O que vemos é que existe uma linha editorial muito clara dos principais meios, que corresponde à posição adotada pelos proprietários, que são grandes empresários, setores oligárquicos e grupos internacionais. Há uma linha bem clara: antipopular, abertamente contrária às reivindicações do campo progressista, de esquerda principalmente. Assim, ou se invisibiliza ou se tergiversa sobre os protestos pela reforma agrária, por direitos sociais e trabalhistas. Por isso estão fechando rádios comunitárias e não liberam novas licenças.
De que forma as diferentes mídias atuam nesta guerra suja?
Nosso país tem uma tradição oral muito forte, o que faz com que o rádio continue tendo muita vigência. A televisão também ocupa um espaço fundamental. A questão é que a tv não é só notícia e, por uma questão cultural e ideológica acaba martelando o consumismo, a prioridade do ter sobre o ser, algo que não é próprio dos paraguaios, mas que acaba se instalando, como o individualismo. Há muito noticiário mórbido, com muito sangue, problemas familiares, brigas entre vizinhos, que se convertem em notícia, em reality shows, É isso o que ganha espaço. Não há uma política pública de proteção à produção nacional, não se estimula o cinema nacional, nossa cultura.
Há algum veículo que se sobreponha e paute a agenda dos demais?
O meio que marca a agenda jornalística é o diário ABC Color que, com grande poder econômico e de produção de conteúdo, determina a pauta dos governos e da agenda pública. As manchetes e artigos dos jornais repercutem nas televisões e rádios e acabam impondo a agenda.
Como a mídia tem enfocado a greve geral convocada pelas centrais sindicais e movimentos sociais para os próximos dias 21 e 22 de dezembro?
Não falam da greve, mas é permanente o ataque e a invisibilização da luta por direitos. Claro que entram em jogo também outros interesses internos do governo e dos donos dos meios, fazendo com que, às vezes, venham à tona alguns ataques e críticas.
Como no período eleitoral em que a mídia colorada falava a verdade sobre as administrações liberais e a liberal trouxesse a verdade das coloradas.
Exatamente. Por isso praticamente não se diz nada da greve geral. No movimento dos transportes, a única coisa que se falava era do caos que a paralisação havia gerado, que tinha violência e que as pessoas estavam muito descontentes. Nunca se falou que os companheiros estavam há quatro meses crucificados pedindo um direito básico que é a liberdade sindical, defendendo que seus dirigentes fossem respeitados.
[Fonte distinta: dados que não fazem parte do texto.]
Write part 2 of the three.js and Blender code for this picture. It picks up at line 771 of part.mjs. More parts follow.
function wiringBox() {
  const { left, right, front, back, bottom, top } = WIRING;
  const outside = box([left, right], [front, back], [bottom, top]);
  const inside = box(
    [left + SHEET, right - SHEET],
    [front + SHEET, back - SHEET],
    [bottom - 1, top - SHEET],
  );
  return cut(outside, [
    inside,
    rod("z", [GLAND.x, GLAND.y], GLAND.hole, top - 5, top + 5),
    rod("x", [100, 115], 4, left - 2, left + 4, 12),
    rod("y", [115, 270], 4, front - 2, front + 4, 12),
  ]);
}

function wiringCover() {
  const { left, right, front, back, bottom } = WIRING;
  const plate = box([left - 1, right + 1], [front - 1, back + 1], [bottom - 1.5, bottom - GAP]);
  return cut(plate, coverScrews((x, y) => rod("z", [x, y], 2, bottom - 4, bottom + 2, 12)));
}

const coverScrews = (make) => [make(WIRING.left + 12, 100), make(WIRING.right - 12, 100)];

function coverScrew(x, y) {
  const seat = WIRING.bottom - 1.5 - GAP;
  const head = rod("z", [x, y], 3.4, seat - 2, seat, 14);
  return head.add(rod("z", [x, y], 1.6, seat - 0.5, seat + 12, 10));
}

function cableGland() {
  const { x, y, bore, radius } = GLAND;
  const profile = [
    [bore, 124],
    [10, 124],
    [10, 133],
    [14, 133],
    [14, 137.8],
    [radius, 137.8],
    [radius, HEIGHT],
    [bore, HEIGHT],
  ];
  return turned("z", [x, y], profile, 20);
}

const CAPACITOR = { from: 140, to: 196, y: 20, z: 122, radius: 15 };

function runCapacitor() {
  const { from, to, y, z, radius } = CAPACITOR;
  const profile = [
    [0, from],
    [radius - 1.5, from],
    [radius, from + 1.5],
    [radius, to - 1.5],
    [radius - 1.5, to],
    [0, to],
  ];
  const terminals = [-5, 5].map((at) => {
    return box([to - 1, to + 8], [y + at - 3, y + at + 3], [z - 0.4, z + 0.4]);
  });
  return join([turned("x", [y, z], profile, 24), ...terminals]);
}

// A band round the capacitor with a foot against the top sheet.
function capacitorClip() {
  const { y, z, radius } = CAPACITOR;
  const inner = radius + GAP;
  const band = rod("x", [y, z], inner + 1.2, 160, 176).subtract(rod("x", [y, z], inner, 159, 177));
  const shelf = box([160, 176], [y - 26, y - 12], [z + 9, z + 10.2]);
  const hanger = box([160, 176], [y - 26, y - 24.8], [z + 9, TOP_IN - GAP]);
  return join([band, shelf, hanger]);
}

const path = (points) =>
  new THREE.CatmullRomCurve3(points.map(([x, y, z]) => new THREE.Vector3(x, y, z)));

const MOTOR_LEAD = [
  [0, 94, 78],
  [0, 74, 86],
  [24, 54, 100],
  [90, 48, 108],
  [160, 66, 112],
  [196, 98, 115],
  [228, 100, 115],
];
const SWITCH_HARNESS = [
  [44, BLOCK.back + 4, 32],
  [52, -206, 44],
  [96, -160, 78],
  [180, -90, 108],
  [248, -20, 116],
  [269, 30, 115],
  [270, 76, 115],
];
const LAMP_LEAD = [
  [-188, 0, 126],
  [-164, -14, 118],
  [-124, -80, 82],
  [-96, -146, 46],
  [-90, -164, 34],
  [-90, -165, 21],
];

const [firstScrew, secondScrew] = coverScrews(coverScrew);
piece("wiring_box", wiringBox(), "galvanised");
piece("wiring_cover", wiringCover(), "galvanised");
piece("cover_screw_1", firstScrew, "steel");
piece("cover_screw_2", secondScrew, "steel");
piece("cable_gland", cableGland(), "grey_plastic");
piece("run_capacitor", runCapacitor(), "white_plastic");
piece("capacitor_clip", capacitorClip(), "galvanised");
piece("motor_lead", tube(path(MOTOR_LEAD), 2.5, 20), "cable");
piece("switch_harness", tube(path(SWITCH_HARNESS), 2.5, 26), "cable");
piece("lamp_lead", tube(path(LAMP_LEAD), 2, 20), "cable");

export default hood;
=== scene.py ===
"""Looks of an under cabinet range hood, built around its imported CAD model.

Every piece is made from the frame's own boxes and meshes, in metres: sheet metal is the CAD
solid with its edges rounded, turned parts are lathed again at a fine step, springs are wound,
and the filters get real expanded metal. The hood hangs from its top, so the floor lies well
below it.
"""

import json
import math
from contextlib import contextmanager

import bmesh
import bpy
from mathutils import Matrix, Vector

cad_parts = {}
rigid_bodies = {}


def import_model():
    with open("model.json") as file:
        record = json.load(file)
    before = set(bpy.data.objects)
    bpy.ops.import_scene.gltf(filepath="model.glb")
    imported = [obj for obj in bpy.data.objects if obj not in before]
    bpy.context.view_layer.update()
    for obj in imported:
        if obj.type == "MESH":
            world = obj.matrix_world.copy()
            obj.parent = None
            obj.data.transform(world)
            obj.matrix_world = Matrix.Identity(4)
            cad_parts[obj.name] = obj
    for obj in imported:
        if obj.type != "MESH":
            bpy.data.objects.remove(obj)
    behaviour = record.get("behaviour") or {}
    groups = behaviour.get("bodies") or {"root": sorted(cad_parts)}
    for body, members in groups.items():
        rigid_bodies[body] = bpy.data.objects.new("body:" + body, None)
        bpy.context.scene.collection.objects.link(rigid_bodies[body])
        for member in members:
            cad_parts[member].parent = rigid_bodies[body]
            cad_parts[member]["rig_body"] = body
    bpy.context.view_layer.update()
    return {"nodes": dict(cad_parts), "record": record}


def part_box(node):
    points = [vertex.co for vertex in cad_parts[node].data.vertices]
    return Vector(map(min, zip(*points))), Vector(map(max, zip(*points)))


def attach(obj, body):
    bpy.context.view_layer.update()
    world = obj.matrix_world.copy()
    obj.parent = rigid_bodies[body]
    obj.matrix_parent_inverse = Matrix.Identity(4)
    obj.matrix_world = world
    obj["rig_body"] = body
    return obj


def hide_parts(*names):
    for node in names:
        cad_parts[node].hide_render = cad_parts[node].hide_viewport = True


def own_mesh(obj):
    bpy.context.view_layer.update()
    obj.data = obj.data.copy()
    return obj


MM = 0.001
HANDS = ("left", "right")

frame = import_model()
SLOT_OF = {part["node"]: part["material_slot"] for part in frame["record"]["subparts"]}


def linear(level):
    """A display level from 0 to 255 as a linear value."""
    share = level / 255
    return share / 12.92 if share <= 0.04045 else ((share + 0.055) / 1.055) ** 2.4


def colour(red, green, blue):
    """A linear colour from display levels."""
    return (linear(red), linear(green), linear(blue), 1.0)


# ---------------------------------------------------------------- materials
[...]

Não se falou por um momento da solidariedade recebida, pois se os trabalhadores da Linha 49 conseguiram manter seu movimento, que se mantém até hoje, foi pela contribuição econômica dos companheiros que passavam em frente da barraca montada na porta do Ministério do Trabalho. Mas só se falava das moléstias causadas. É bom lembrar que praticamente não houve interrupção do trânsito, e quando ocorreu foi mínima. Embora o governo e a mídia martelassem sobre os malefícios da greve, os companheiros fizeram uma greve totalmente legal e legítima.
Seria esta criminalização do protesto uma herança dos 35 anos de ditadura de Alfredo Stroessner (1954-1989)?
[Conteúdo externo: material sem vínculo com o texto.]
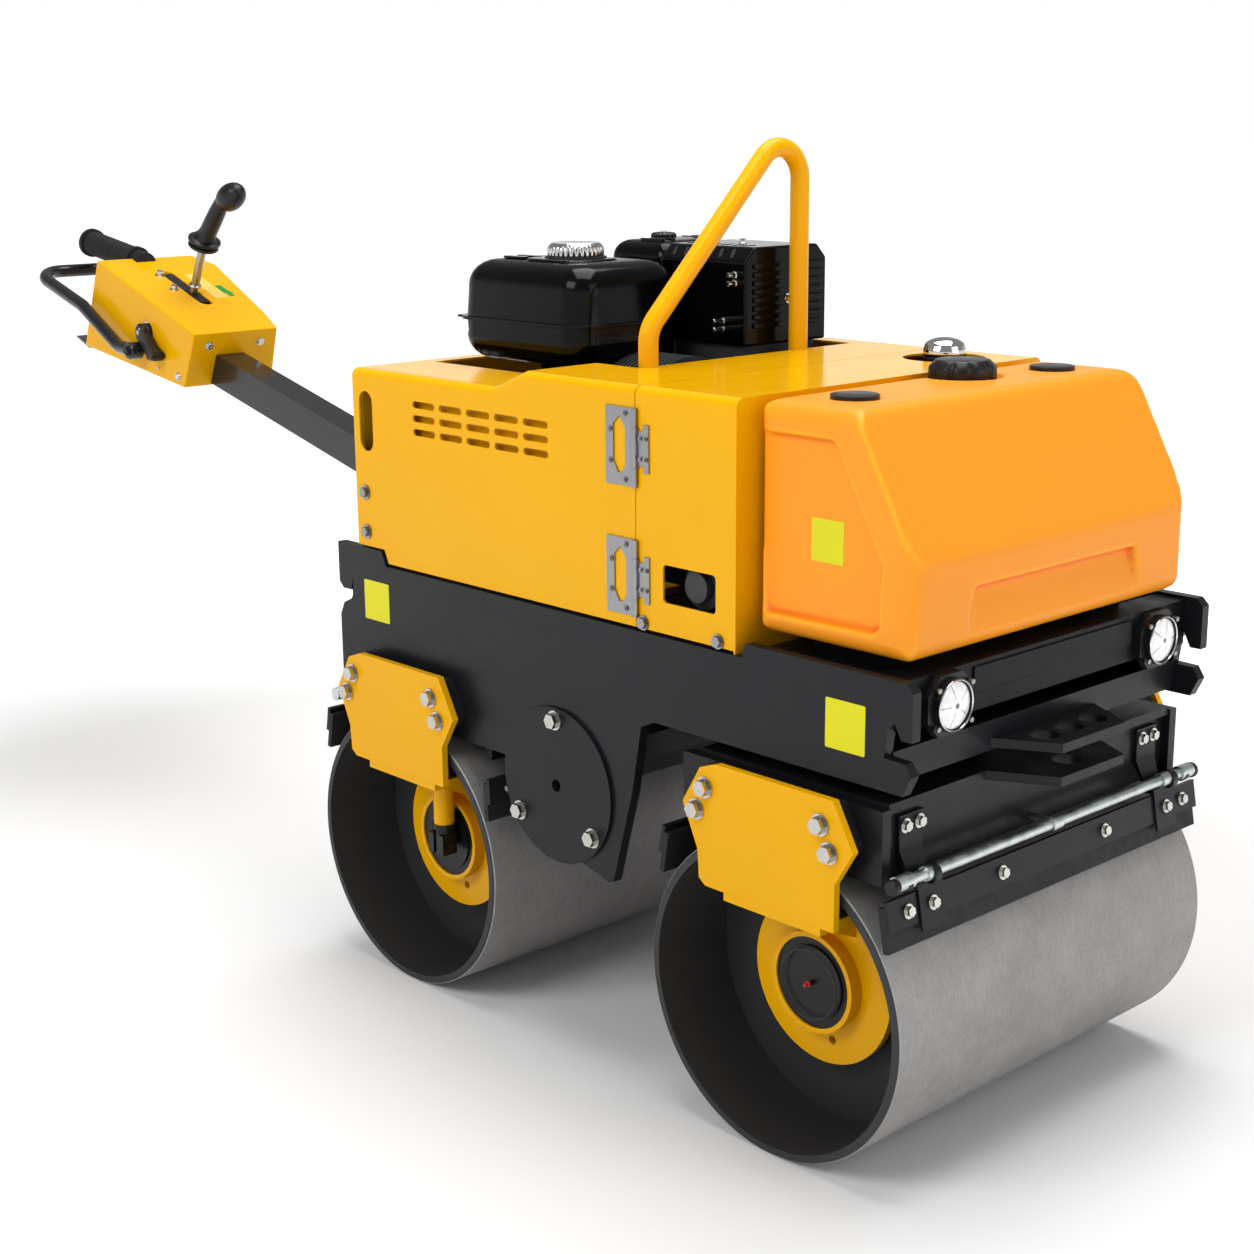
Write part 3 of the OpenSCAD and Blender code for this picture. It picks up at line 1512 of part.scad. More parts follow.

A herança do strosnismo tem bastante que ver com o anticomunismo, com a contrariedade com tudo o que seja de esquerda. A mídia que se reivindica, entre aspas, anti-strosnista termina coincidindo com a ditadura no brutal ataque aos setores populares, aos que buscam transformar o modelo social, econômico e político excludente que vigorou com Stroessner. Os meios que enchem a boca para falar de democracia e alegam terem lutado contra a ditadura são os que ajudam a manter este modelo. O governo atual reforça esta ideologia ao dar continuidade à herança do Partido Colorado. Afinal, este é um governo strosnista, conformado por inúmeros membros da ditadura.
A figura do assassino continua assombrando.
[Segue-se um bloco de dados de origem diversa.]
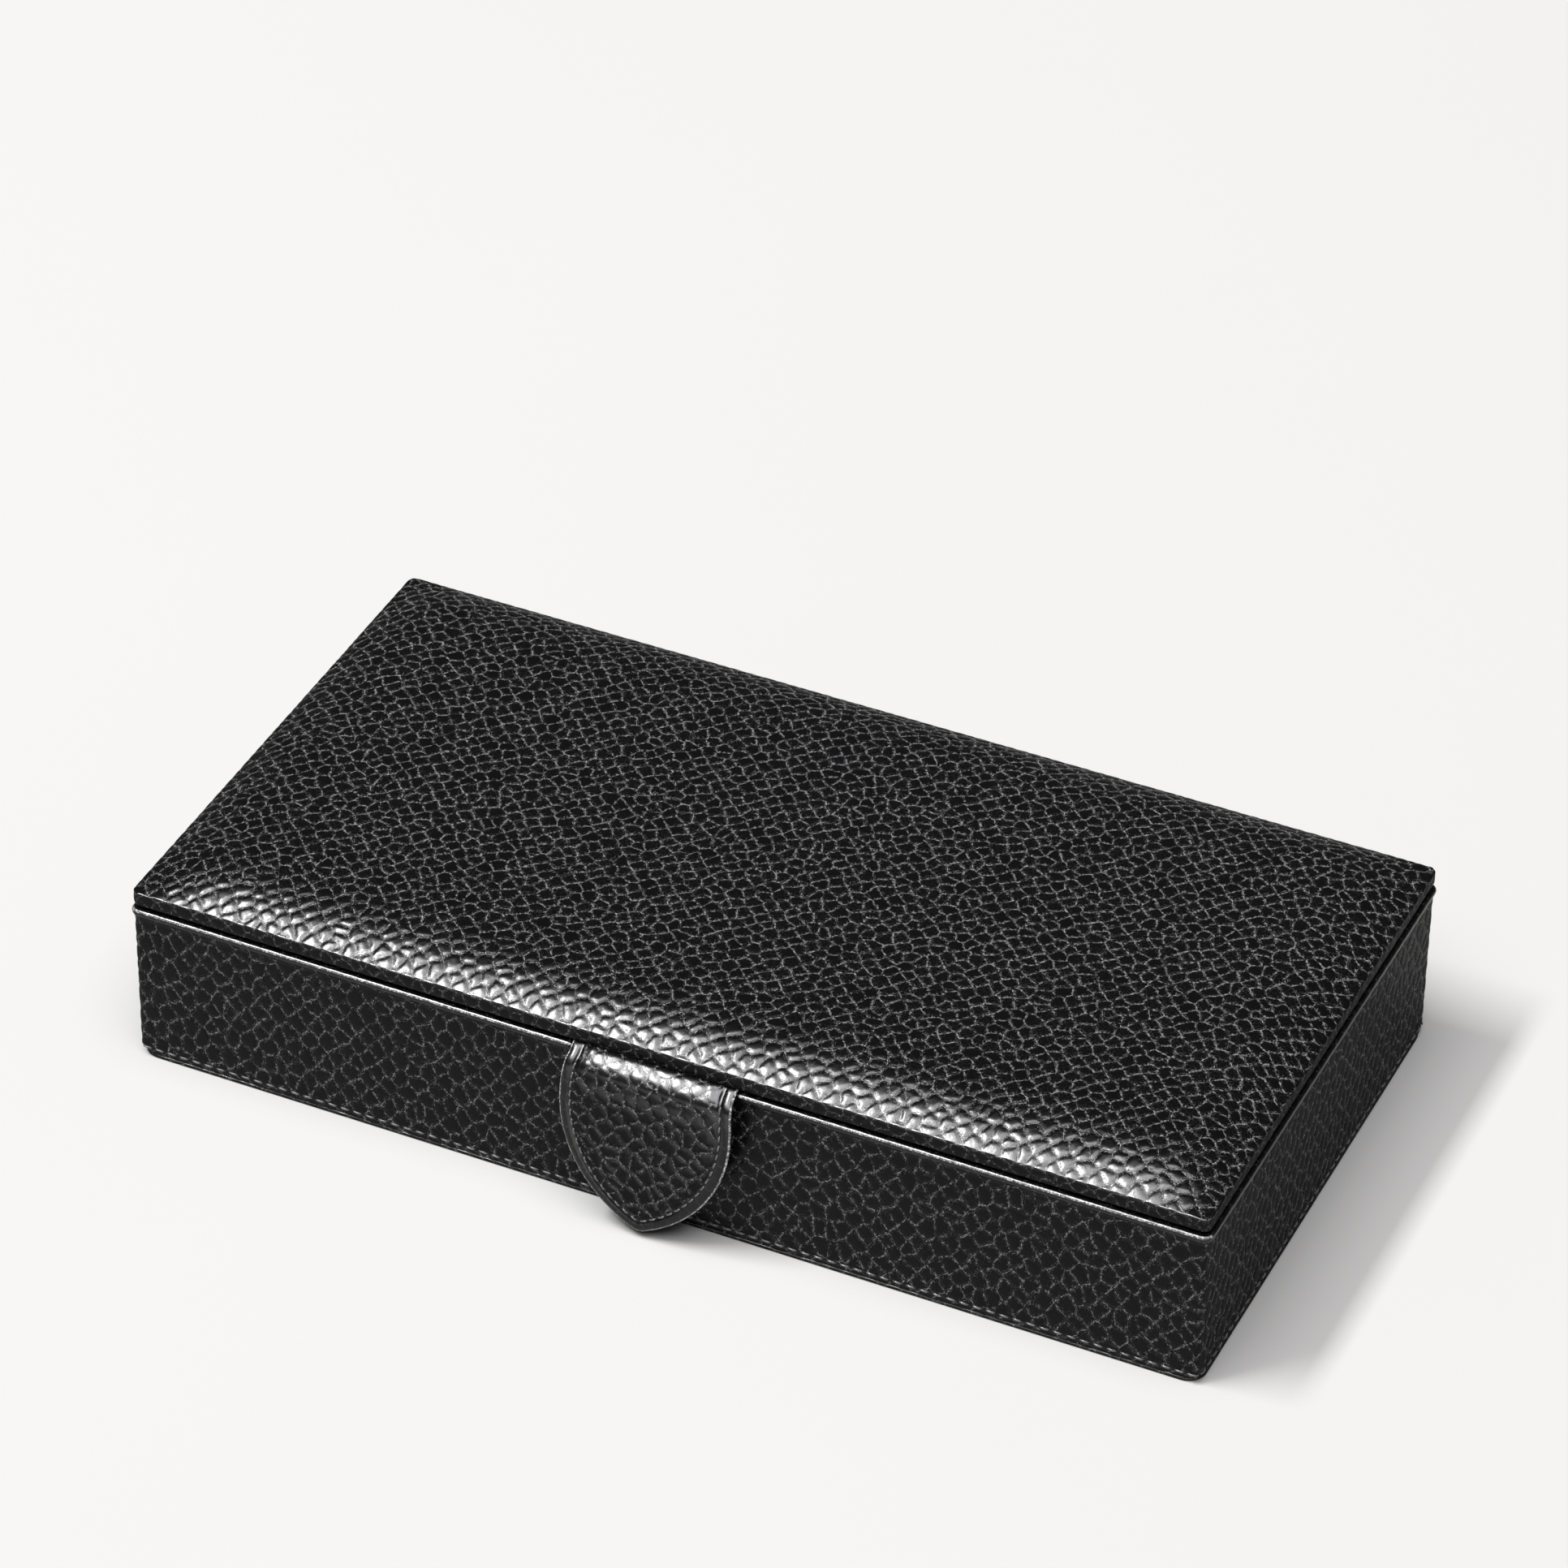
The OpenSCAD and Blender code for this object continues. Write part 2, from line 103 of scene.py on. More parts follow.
class Wires:
    """Adds nodes to a tree and joins them; the same calls serve shader trees and geometry trees."""

    def __init__(self, tree: bpy.types.NodeTree) -> None:
        """Keeps the tree that nodes are added to."""
        self.tree = tree

    def node(self, kind: str, **settings: object) -> bpy.types.Node:
        """Adds a node.

        Args:
            kind: Blender's type name of the node.
            **settings: properties to set on it.

        Returns:
            The new node.
        """
        made = self.tree.nodes.new(kind)
        for name, value in settings.items():
            setattr(made, name, value)
        return made

    def feed(self, socket: Socket, value: object) -> None:
        """Links value into socket when it is a socket, and sets it as the constant otherwise."""
        if isinstance(value, Socket):
            self.tree.links.new(value, socket)
        else:
            socket.default_value = value

    def math(self, operation: str, *values: object, clamp: bool = False) -> Socket:
        """Adds a Math node.

        Args:
            operation: the operation's name.
            *values: one to three sockets or numbers.
            clamp: whether the result is kept between 0 and 1.

        Returns:
            The result's socket.
        """
        made = self.node("ShaderNodeMath", operation=operation, use_clamp=clamp)
        for socket, value in zip(made.inputs, values):
            self.feed(socket, value)
        return made.outputs[0]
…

O Partido Colorado segue tendo Stroessner como presidente de honra. Nunca fizeram um pedido de desculpas pelas torturas, assassinatos e desaparecimentos forçados. O único presidente que fez um pedido de desculpas pelos atos do governo no período ditatorial foi Fernando Lugo, os demais reivindicam sua memória. Cartes chegou a dizer num dia 3 de novembro, dia de aniversário de Strossner, “hoje é uma data feliz”, que era a forma que os strosnistas celebravam.